Some critics have long understood that Shaw, by the time of the composition of Misalliance, was in fact exploring, for him, new theatrical territory and leaving his dramatic past behind. Stanley Kauffmann in particular eloquently defends the play as an example of Shaw involved in a new experimentation, pointing out that Misalliance "relies on an absurdity of circumstance that underscores the seriousness of what it's about" and is "the first major occurrence in Shaw of a subtext that runs to the end of his career—the idea of absurdity."1 Kauffmann argues that until roughly 1900, Shaw "took forms and modes that had prevailed in the English-speaking theater for a century," but that from 1900 on he was "much more interested in devising new dramatic shapes," the implication being that Misalliance, written ten years later, represents an accrual of Shaw's experimentation. Shaw's biographer Michael Holroyd seems to validate Kauffmann's opinion when he states that Shaw "attempted to do something new" in Misalliance and quotes Shaw as saying that he made a conscious effort to attempt "a specially developed example of high comedy," asserting that "the tone of the play changes from realism into magic realism,"2 which, while being anachronistic terminology, does capture something of the nonrealistic nature of the play. And Rodelle Weintraub notes that the play has "fantastic incidents," that it has "a pervasive air of unreality, even of fantasy, hovering about it," and compares it to a "dream" in which "the subtext illuminates that story."3

Instead of trying to understand what Shaw was doing, other critics, especially his contemporary theater reviewers, condemned the play in terms, unintentionally, that partake of the very properties of postmodernism. While one critic called it a "hodge-podge," Shaw's contemporary theater [End Page 176] reviewers reviled it as being "absolutely his worst play," as "arrant nonsense,"4 as an "uninspired farce" and "a tolerably dull entertainment based on an aimless narrative [emphasis added],"5 while Holroyd was not being critical when he talked about Shaw's "formless technique."6 Coincidentally and unbeknown to these early critics, they were actually describing properties of postmodernism.

Postmodernism is a vast and complex subject, and much has been written about it, but a brief summary might be useful. Exactly when postmodernism begins remains arguable, but it certainly grows out of, shares some features with, and is a reaction to modernism, the "high" period of which dates from around 1910 to 1930. Postmodernism certainly comes after World War II and may begin to emerge by the 1960s. Fredric Jameson delineates three periods that accompany particular stages of capitalism and the accompanying artistic style: market capitalism (realism), monopoly capitalism (modernism), and multinational or consumer capitalism, which coincides with postmodernism.7 Madan Sarup's An Introductory Guide to Post-Structuralism and Postmodernism contains a useful summary. Among the central features of postmodernism in the arts are "the deletion of the boundary between art and everyday life; the collapse of the hierarchical distinction between elite and popular culture; a stylistic eclecticism and the mixing of codes." Sarup goes on to identify such qualities as parody, pastiche, irony, and playfulness and observes that many writers espouse a "model which emphasizes not depth but surface," as well as rejecting anything that goes beyond the manifest to the latent. Simultaneously, the originality and genius of the artist is replaced by the assumption that "art can only be repetitious." Among other attributes in postmodernism is "a shift of emphasis from content to form or style; a transformation of reality into images; the fragmentation of time into a series of perpetual presents." Sarup also includes such qualities as eclecticism, reflexivity, self-referentiality, quotation, artifice, randomness, anarchy, fragmentation, pastiche, and allegory.8 Much more could be said about postmodernism, but this provides a useful starting point.
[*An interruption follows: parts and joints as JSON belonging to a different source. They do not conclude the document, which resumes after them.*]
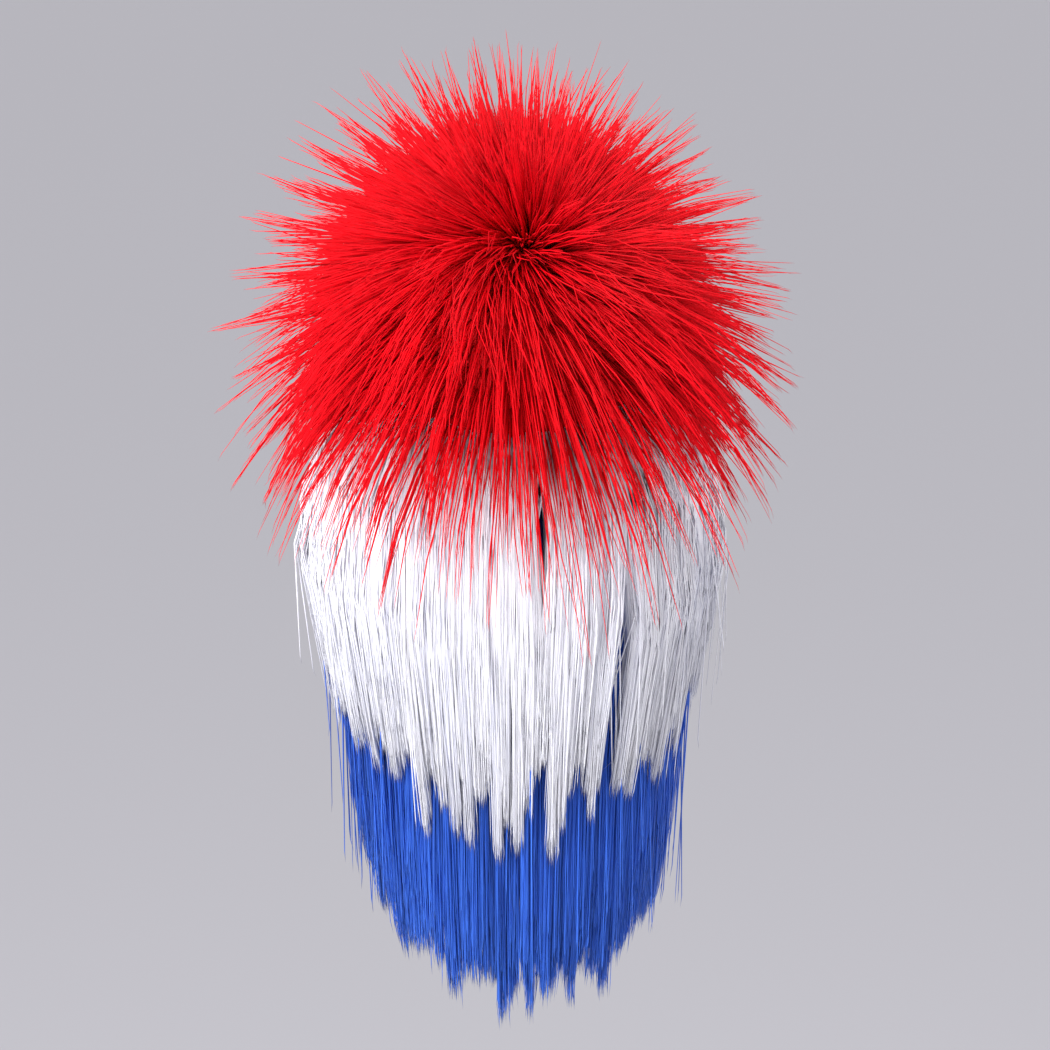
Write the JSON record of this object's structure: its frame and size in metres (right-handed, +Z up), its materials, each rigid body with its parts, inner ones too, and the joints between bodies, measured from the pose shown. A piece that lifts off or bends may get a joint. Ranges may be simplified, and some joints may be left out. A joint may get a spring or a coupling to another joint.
{
  "type": "mullet wig",
  "caption": "Spiky mullet wig: short red spikes all over the crown, a white tier hanging behind from ear to ear, and a longer blue tier under it.",
  "frame": {"origin": "inside the cap, where the top of the wearer's head touches it", "axes": "+Z up, the wearer's face looks along -Y, +X is the wearer's left"},
  "size_m": [0.307, 0.317, 0.5248],
  "materials": {
    "cap_net": "matt net",
    "band": "woven elastic",
    "red_hair": "glossy synthetic fibre, spiked and combed",
    "white_hair": "glossy synthetic fibre, spiked and combed",
    "blue_hair": "glossy synthetic fibre, spiked and combed"
  },
  "bodies": {
    "root": {"net_cap": "cap_net", "edge_band": "band", "red_crown": "red_hair", "red_fringe": "red_hair", "red_back": "red_hair", "red_side_left": "red_hair", "red_side_right": "red_hair", "white_tier": "white_hair", "blue_tier": "blue_hair"}
  },
  "joints": []
}
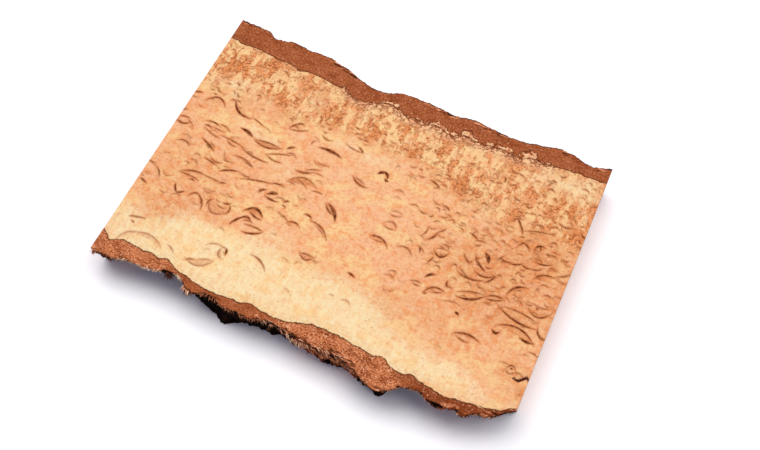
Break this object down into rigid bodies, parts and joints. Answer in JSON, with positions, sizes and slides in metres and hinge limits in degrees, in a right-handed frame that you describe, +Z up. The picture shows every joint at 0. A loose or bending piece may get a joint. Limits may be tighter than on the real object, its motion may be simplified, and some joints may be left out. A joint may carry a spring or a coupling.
{
  "type": "live-edge birch plank",
  "caption": "Flat sawn live-edge plank of curly birch wood with rough bark along both long edges.",
  "frame": {"origin": "centre of the bounding box, on the sawn underside that the plank lies on", "axes": "+X along the grain, +Y across the plank from the near bark edge to the far one, +Z up through the thickness"},
  "size_m": [0.3, 0.23, 0.025],
  "materials": {
    "birch_wood": "fine sanded, satin, with brown curly figure",
    "birch_bark": "sawn red-brown inner bark with rough dark outside, matt"
  },
  "bodies": {
    "root": {"wood": "birch_wood", "bark_near": "birch_bark", "bark_far": "birch_bark"}
  },
  "joints": []
}
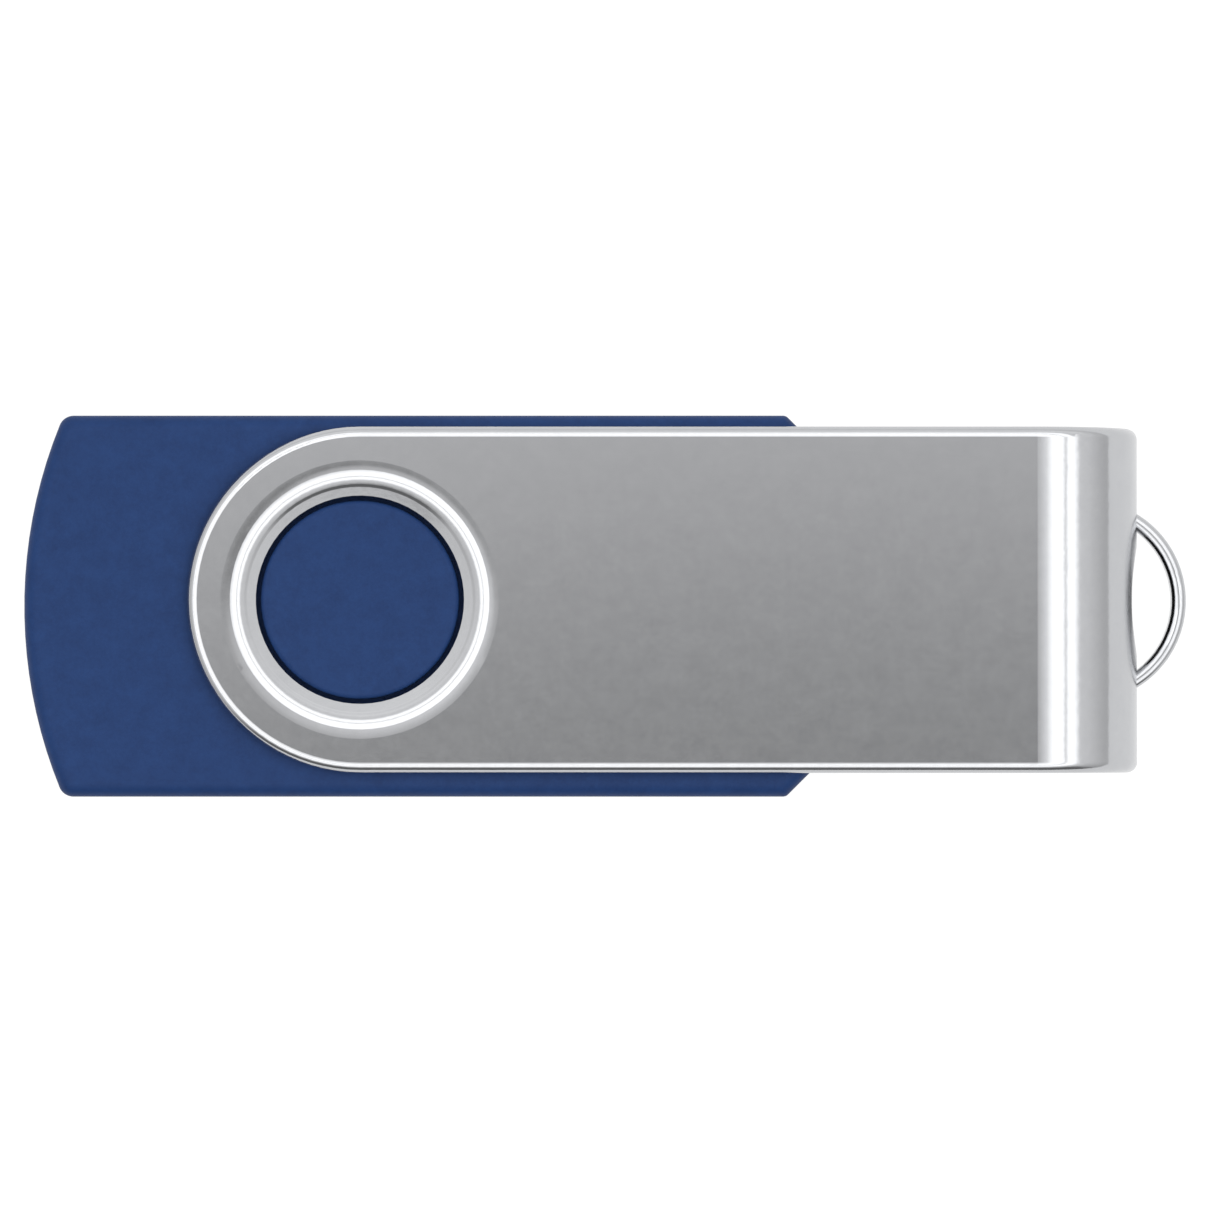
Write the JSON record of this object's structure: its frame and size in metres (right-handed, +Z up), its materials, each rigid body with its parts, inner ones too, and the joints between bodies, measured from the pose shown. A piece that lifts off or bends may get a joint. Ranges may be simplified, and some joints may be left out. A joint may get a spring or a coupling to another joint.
{
  "type": "usb flash drive",
  "caption": "Flat two-part drive housing with a rectangular plug, and a bent sheet-metal cover with an end loop that swivels right round on dimples to cover or free the plug.",
  "frame": {"origin": "centre of the bottom face of the overall box, with the plug covered and the drive lying flat", "axes": "+X from the housing's arched rear to the cover's loop, +Y across the drive, +Z up out of the face that the plug's contacts face"},
  "size_m": [0.0578, 0.0188, 0.0104],
  "materials": {
    "satin_steel": "satin, with polished rounded edges",
    "blue_plastic": "fine matte",
    "plated_steel": "bright nickel plate",
    "black_plastic": "moulded",
    "gold_plate": "gold plate",
    "green_board": "solder mask over glass fibre",
    "chip_resin": "moulded epoxy",
    "tinned_lead": "tin plate",
    "ceramic": "ceramic",
    "crystal_metal": "brushed lid",
    "capacitor_ceramic": "ceramic",
    "resistor_coat": "glazed",
    "led_white": "moulded",
    "led_resin": "clear resin with phosphor",
    "solder": "solder"
  },
  "bodies": {
    "drive_body": {"upper_housing": "blue_plastic", "lower_housing": "blue_plastic", "plug_shell": "plated_steel", "plug_insulator": "black_plastic", "contact_power": "gold_plate", "contact_data_minus": "gold_plate", "contact_data_plus": "gold_plate", "contact_ground": "gold_plate", "circuit_board": "green_board", "flash_package": "chip_resin", "controller_package": "chip_resin", "flash_leads": "tinned_lead", "controller_leads": "tinned_lead", "crystal_base": "ceramic", "crystal_lid": "crystal_metal", "capacitor_bodies": "capacitor_ceramic", "capacitor_ends": "tinned_lead", "resistor_bodies": "resistor_coat", "resistor_ends": "tinned_lead", "led_base": "led_white", "led_lens": "led_resin", "solder_joints": "solder"},
    "swivel_cover_body": {"swivel_cover": "satin_steel"}
  },
  "joints": [
    {"name": "cover_swivel", "type": "hinge", "parent": "drive_body", "child": "swivel_cover_body", "pos_m": [-0.01222, 0.0003, 0.0052], "axis": [0, 0, 1], "continuous": true}
  ]
}
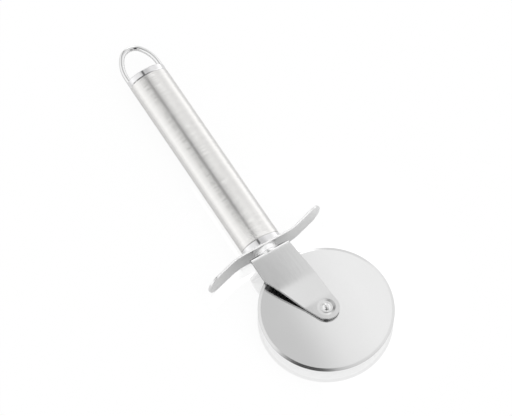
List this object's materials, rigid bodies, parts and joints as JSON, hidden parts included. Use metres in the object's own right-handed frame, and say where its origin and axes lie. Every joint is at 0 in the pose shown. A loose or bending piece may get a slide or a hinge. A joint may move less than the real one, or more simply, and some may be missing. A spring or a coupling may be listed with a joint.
{
  "type": "pizza cutter wheel",
  "caption": "Hand-held pizza cutter with an oval tube handle, wire hanging loop, finger guard, one-armed sheet bracket and a freely turning cutting wheel.",
  "frame": {"origin": "inside of the hanging loop's top, where a hook bears, on the handle's axis", "axes": "+X runs down the handle towards the wheel; +Z is the wheel's axle, towards the bracket's arm and up as the tool lies; +Y is the side that the wheel stands off to"},
  "size_m": [0.221, 0.0808, 0.0132],
  "materials": {
    "satin_tube": "stainless steel, brushed round the handle to a satin finish",
    "polished_steel": "stainless steel, mirror polished",
    "polished_wire": "stainless steel wire, mirror polished",
    "guard_steel": "stainless steel strip, finely polished",
    "bracket_steel": "stainless steel sheet, fine satin",
    "wheel_steel": "hardened stainless steel, fine ground and polished",
    "rivet_steel": "stainless steel, polished head",
    "fastener_steel": "stainless steel, plain turned",
    "bush_bronze": "bronze, plain turned"
  },
  "bodies": {
    "handle": {"handle_tube": "satin_tube", "neck_plug": "polished_steel", "end_cap": "polished_steel", "hanging_loop": "polished_wire", "finger_guard": "guard_steel", "spacer": "polished_steel", "wheel_bracket": "bracket_steel", "lock_washer": "fastener_steel", "bracket_screw": "fastener_steel", "washer_upper": "fastener_steel", "washer_lower": "fastener_steel", "axle_sleeve": "rivet_steel", "axle_pin": "rivet_steel"},
    "wheel": {"cutting_wheel": "wheel_steel", "hub_bush": "bush_bronze"}
  },
  "joints": [
    {"name": "wheel_spin", "type": "hinge", "parent": "handle", "child": "wheel", "pos_m": [0.1832, 0.009, 0], "axis": [0, 0, 1], "continuous": true}
  ]
}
While Shaw's Misalliance does not contain all the attributes of postmodernism, a close examination reveals that it does contain such elements as randomness, discontinuity, anarchy, and incongruity (qualities unintentionally identified by his contemporary reviewers), as well as self-referentiality, reflexivity, and self-consciousness; parody and self-parody; quotation, appropriation, and pastiche; a debased...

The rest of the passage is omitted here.